Drudgery per Merriam Webster. Dull, irksome and fatiguing work. Uninspiring or menial labor.
Drudgery per Keiji Kiriya. Dull, irksome and fatiguing battle. Uninspiring or menial death.
Life used to be different for Keiji Kiriya. There was a time when he'd wake up every morning to a new day. There was a time when the unexpected always happened. There was a time when he enjoyed the taste of food and the company of friends. And there was a time when he feared death...
But those days are now long gone now. Instead, he's stuck in a time loop, cursed to relive the same day over and over—the day of his death.
Keiji's generation has only known war. By the time he was a small child, strange aliens known as Mimics invaded Earth and are slowly but surely gaining control by wiping out humanity. Now Keiji is all grown up and is a Jacket Soldier, a specialized soldier that dons metallic armor to fight against the Mimic threat. He's about to embark on his first battle ever, and understandably he awakes in cold sweat from a nightmare where he dies on the battlefield. But the nightmare is so real, that it leaves him shaken. As the day goes on, he realizes more and more that what he thought was a nightmare was actually reality. And what's most disconcerting for Keiji is that reality resets after his death.

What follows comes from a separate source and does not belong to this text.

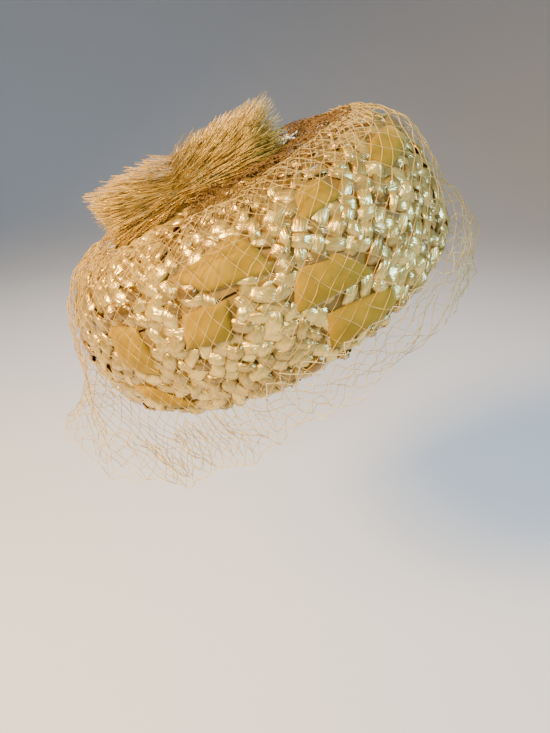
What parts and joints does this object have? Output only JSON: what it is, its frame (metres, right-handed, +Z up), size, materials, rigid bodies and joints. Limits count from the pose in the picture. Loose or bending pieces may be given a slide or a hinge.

From that point on, Keiji experiences the full gamut of emotions, ranging from despair to determination to listlessness to elation and so on. For Obata Sensei to masterfully depict the Keiji's gradual deterioration is mind-blowing. It's one thing for an artist to skillfully capture the atrocities of war with action-packed and corpse-strewn panels, but that pales in comparison to capturing Keiji's mental disconnect and eventual redemption through his relationship with the best skilled Jacket Soldier alive, Rita Vrataski.
Rita Vrataski is humanity's best hope against the Mimics. Despite her diminutive size, she's actually the most skilled and revered Jacket Soldier, inspiring the moniker "The Full Metal Bitch." But how did she get so strong? Rita's an interesting character, in that she understands Keiji's plight because she herself experienced many time loops, using that to her advantage to become a god of war. Keiji too decides to use this time loop to train and become a super soldier like Rita, one capable of stemming the tide of war.
Here is where the narrative conflict of All You Need Is Kill truly shines in comparison to other works of art that tackle a similar theme. In the dark comedy Groundhog Day, the protagonist finds redemption by slowly improving himself and eventually finding love. But Keiji's reality is much darker. And although he takes comfort in the fact that there is someone else out there that understands exactly what he's going through, the fact of the matter remains that he's stuck in a bloody battle, reliving the day of his death until he can figure out how to end the time loops. But can Keiji do the seemingly impossible before he loses his sanity?